The first announcements of plans to buy Israeli UAVs and the French helicopter carrier assault ship Mistral have now turned into a tidal wave of proposed contracts to acquire Western military technologies to rearm and modernize Russia’s military and defense industry. This flurry of activity is meeting powerful resistance from defense industry lobbyists and anti-Western nationalist political forces, but the Defense Ministry wants to obtain the best produce for its money. Medvedev and Putin seem to support the drive and defense industry companies that become directly involved in technology transfers are happy to be in business, unlike those left out in the cold.

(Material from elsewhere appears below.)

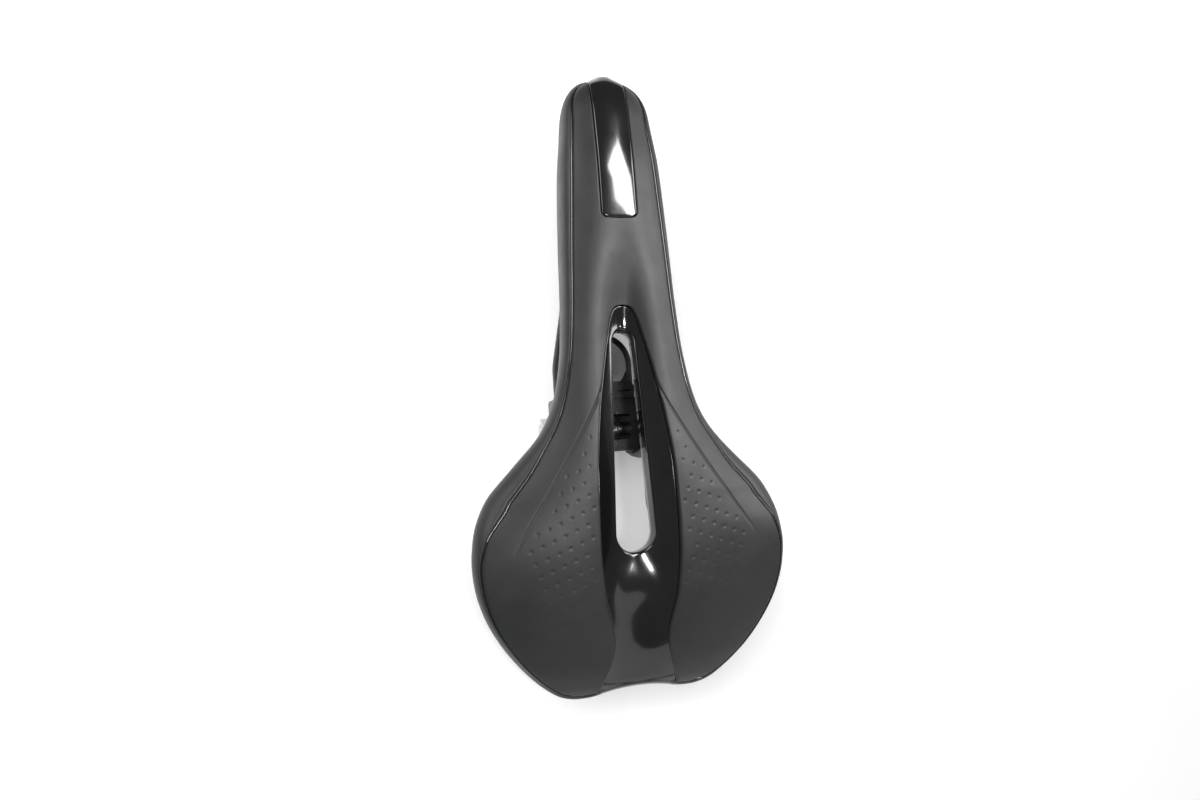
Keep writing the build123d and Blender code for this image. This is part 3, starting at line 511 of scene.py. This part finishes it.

This wave of Westernization has lead to increasingly visible changes in Russia’s foreign outlook. President Mahmoud Ahmadinejad this week publicly described Moscow’s support of American-backed sanctions over the Iranian nuclear program as "unacceptable". In turn, Medvedev’s foreign policy aid Sergei Prikhodko accused Ahmadinejad of “political demagoguery” and announced that “Russia is minding its own long-term interests and its policy cannot be ether pro-American or pro-Iranian” (RIA Novosti, May 26). Yet, in a further sign of a growing détente, the Defense Ministry has announced plans to send elite paratroopers to the United States and Germany to train with Western counterparts in the framework of Russia-NATO cooperation (Interfax, May 26).